Last week, Do picked up a torch and welded an iron gate for the back entrance of his food truck depot in southeast Sacramento, the engine behind his financial success.
About 80 food trucks, serving Mexican, Vietnamese and American fare, leave Do's depot, Catering Food Supplies, as early as 3 a.m. with gas, ice, hot sauce, lemon juice, canned tuna and other supplies from his vast warehouse. They return to park overnight. Rent is $18 a day.
Patting a giant concrete pillar with his right hand, Do said he "did everything" to build the business. "I bought the steel, cut it, bent it, drilled holes and raised these posts up myself with a forklift," he said.
His wife, U.T. Trinh, who manages the warehouse, vacations without him because he can't stand to do nothing. "We went to Las Vegas, stayed at the Bellagio, and he left after one day," she said. "He gets up every day at 4 a.m."
"Working is my hobby," Do grinned. "I can't watch TV except the news. The last time I went anywhere was to Reno to marry my wife in 1985."
Do now lives in a house he designed and built in south Sacramento. He grew up under the gaze of the Viet Cong in Kien Hoa, a village outside Saigon.
"My father, a rice farmer, was put in jail by the communists before I was born, for no reason," he said. When he was 10, the Viet Cong planted bombs in the schoolyard sandbox where South Vietnamese soldiers would hide.
"I saw them (communists) kill my aunt and uncle because they had an acre of land and wanted to keep all the bushes where they could hide," Do said. Every year the communists would ask for money, "and if people didn't pay, the communists chopped their heads off and threw their bodies in the river. I still have nightmares 40 years later."
His cousin, a Viet Cong, warned him about the Tet Offensive in January 1968, when 80,000 Viet Cong swarmed towns in South Vietnam. Do and his family survived by lying on the floor surrounded by clay pots and sandbags while their house was shelled. He and his older brothers fled to another town and opened an ice cream factory. Do worked in a lumberyard until Vietnam fell to the communists.

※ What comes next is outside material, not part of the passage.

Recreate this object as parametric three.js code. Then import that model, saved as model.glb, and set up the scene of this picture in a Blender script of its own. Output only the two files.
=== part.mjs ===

"I tried to leave the country many times, but didn't make it because we couldn't get boats or buy fuel," he said. "If you stay you're going to die; if you go you might make it."

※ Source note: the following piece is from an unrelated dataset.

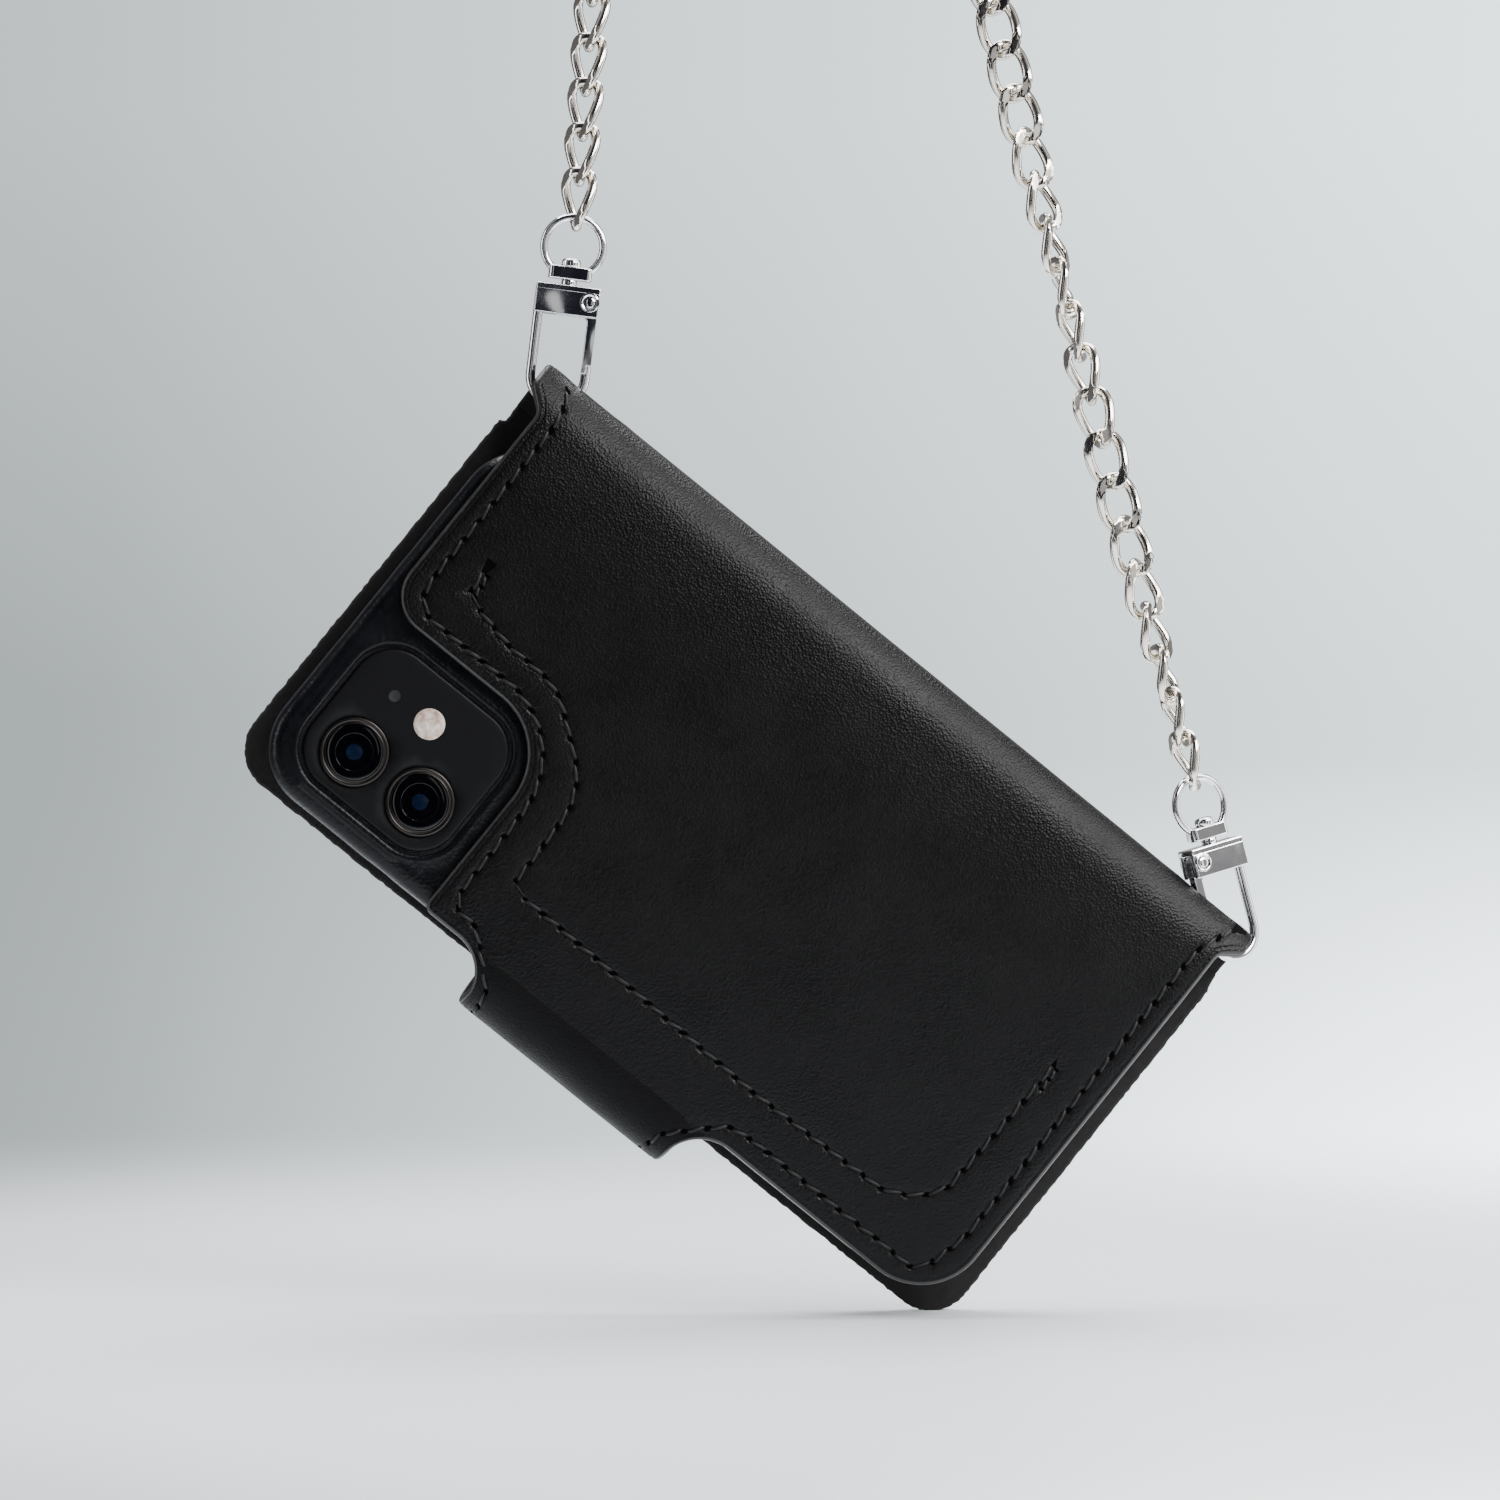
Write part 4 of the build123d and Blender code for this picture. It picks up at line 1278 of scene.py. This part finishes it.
def build_world():
    """The camera sees a pale seamless wall, brighter to the right. Metal and leather reflect
    a room that is dark behind the camera and light beyond the object."""
    world = bpy.data.worlds.new("studio")
    bpy.context.scene.world = world
    world.use_nodes = True
    tree = world.node_tree
    tree.nodes.clear()
    split = new_node(tree, "SeparateXYZ", new_node(tree, "TexCoord").outputs["Generated"])
    x, y, z = (split.outputs[name] for name in "XYZ")
    # the wall's light and shade are painted into the background: darker to the left, a darker band at
    # mid height, brighter to the right and low down
    across = map_range(tree, x, WALL_ACROSS)
    high, middle, low = (
        ramp(tree, across, list(zip(WALL_STOPS, map(pale, row)))) for row in WALL_ROWS)
    upper = world_light(tree, high, middle, "MIX", map_range(tree, z, WALL_UPPER))
    wall = world_light(tree, upper, low, "MIX", map_range(tree, z, WALL_LOWER))
    depth, width = (
        ramp(tree, map_range(tree, value, ALL_ROUND), stops)
        for value, stops in ((y, ROOM_DEPTH), (x, ROOM_ACROSS)))
    room = world_light(tree, depth, width, "MULTIPLY")
    seen = new_node(tree, "LightPath").outputs["Is Camera Ray"]
    lit, shown = (new_node(tree, "Background", color).outputs[0] for color in (room, wall))
    mix = new_node(tree, "MixShader", seen, lit, shown)
    new_node(tree, "OutputWorld", mix.outputs[0])


# name, place, width and height, power in watts, then the aim and colour where they differ
LIGHTS = (
    ("key", (0.66, -0.70, 0.30), (0.7, 0.5), 18.0),
    ("overhead", (0.1, 0.35, 0.9), (1.3, 1.3), 46.0, MIDDLE, (0.98, 0.98, 1.0)),
    ("front strip", (0.40, -0.93, -0.25), (0.14, 0.9), 0.5),
    ("side strip", (0.80, -0.62, -0.40), (0.22, 0.7), 1.0),
    ("low strip", (-0.30, -0.95, -0.25), (0.06, 0.9), 0.3),
    ("near strip", (0.10, -1.0, -0.20), (0.07, 0.3), 0.05),
    ("floor glow", (0.55, -0.10, 0.0), (0.3, 0.3), 1.6, (0.3, 0.0, -0.42)),
    ("left strip", (-0.95, -0.1, -0.2), (0.2, 1.0), 3.0),
    ("right strip", (0.95, 0.1, -0.15), (0.25, 1.0), 4.0),
)


def build_lights():
    for light in LIGHTS:
        area_light(*light)


CAMERA_AZIMUTH = -4.5
CAMERA_ELEVATION = 1.05
CAMERA_AIM = (0.00452, -0.0085, -0.31748)
CAMERA_DISTANCE = 1.1
CAMERA_LENS = 143.7


def build_camera_view():
    lens = bpy.data.cameras.new("camera")
    lens.lens = CAMERA_LENS
    lens.sensor_width = 36.0
    lens.clip_start = 0.05
    view = placed("camera", lens)
    a, e = math.radians(CAMERA_AZIMUTH), math.radians(CAMERA_ELEVATION)
    back = Vector((math.sin(a) * math.cos(e), -math.cos(a) * math.cos(e), math.sin(e)))
    view.location = Vector(CAMERA_AIM) + back * CAMERA_DISTANCE
    view.rotation_euler = (-back).to_track_quat("-Z", "Y").to_euler()
    bpy.context.scene.camera = view


build_camera_view()
build_front()
build_cover()
build_pockets()
build_case()
build_camera()
for clasp_side in ("left", "right"):
    build_clasp(clasp_side)
build_chain()
paint_frame()
build_floor()
build_world()
build_lights()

In 1978, Vietnamese fleeing Saigon paid for a 15-foot fishing boat to take about 70 people, ages 6 to 60, out of the country. Do became the captain of Boat 196.
"The first night we got to Thailand, which wouldn't accept us," he said. "The cabin collapsed while I was steering and the engine cut a seven-inch gash in my left knee."

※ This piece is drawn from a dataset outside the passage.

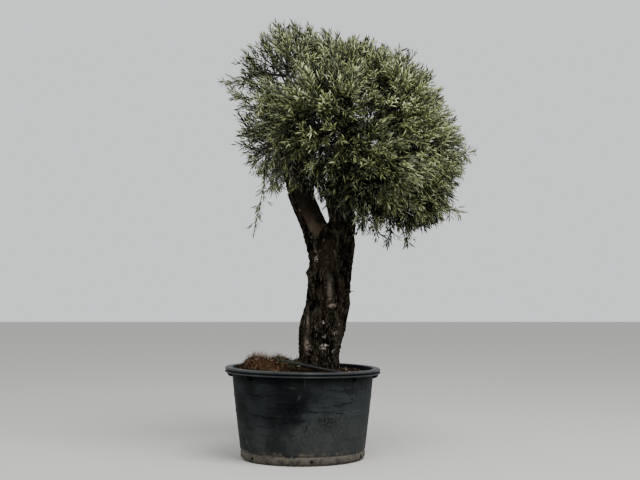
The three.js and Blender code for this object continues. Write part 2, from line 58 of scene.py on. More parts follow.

He made it to the coast of Malaysia when a typhoon flipped the boat. Do and his crew swam back and forth from the boat to the shore a hundred yards away to save the passengers.
"In Malaysia they put us in a chicken farm for two days and two nights," said Do, cringing at the memory. "Then they took us to a warehouse with almost 1,000 people. Everybody else had a place to lay down and we didn't even have any place to stand up; we had to lay down on the toilets for seven days. Day and night we tried to get a drop of water."
From the refugee camp, Do was moved to the Philippines to learn English. Finally, after being sponsored by his former boss at the lumberyard, he arrived in San Francisco in September 1980.
He began his American life in Hollywood.
"It was horrible – at 3 a.m. I go deliver newspapers, at 6 a.m. I go home, take a shower, go to ESL school, go home and then go to high school at night," he said.
He ended up attending a school for mechanics and moved to Seaside in Monterey County to fix engines on Vietnamese fishing boats. Dinner was rock cod on the boat. "I'd sleep on the boat, or on a towel in somebody's house – I was homeless."
But when his six months of refugee cash assistance ran out, Do refused to renew it. A staunch Republican, he hates government handouts.
His luck turned when he moved to San Jose to work in a tire shop. A friend introduced him to her sister, a Vietnamese refugee visiting from Holland.
Two hours after they met, Do said, "I don't even want to look at your past; if you want to get married, we'll get married. What are you gonna learn waiting for a year – take a chance!"
His wife quipped that he wasn't too handsome – "which means he'll take care of me" – and said yes.
The couple moved to Concord to work in a nursing home. Do also fixed cars and delivered the Contra Costa Times.
In 1986, they moved to Sacramento, bought a home in foreclosure for $40,000 and took over a food truck called 5 Star, selling American and Chinese food.
When the depot where he parked folded, Do built the depot and warehouse that has been key to his success.
There's no point in coming to America if you don't take full advantage of your freedom, he said. "We can't fail – we risked our lives to come here for what?"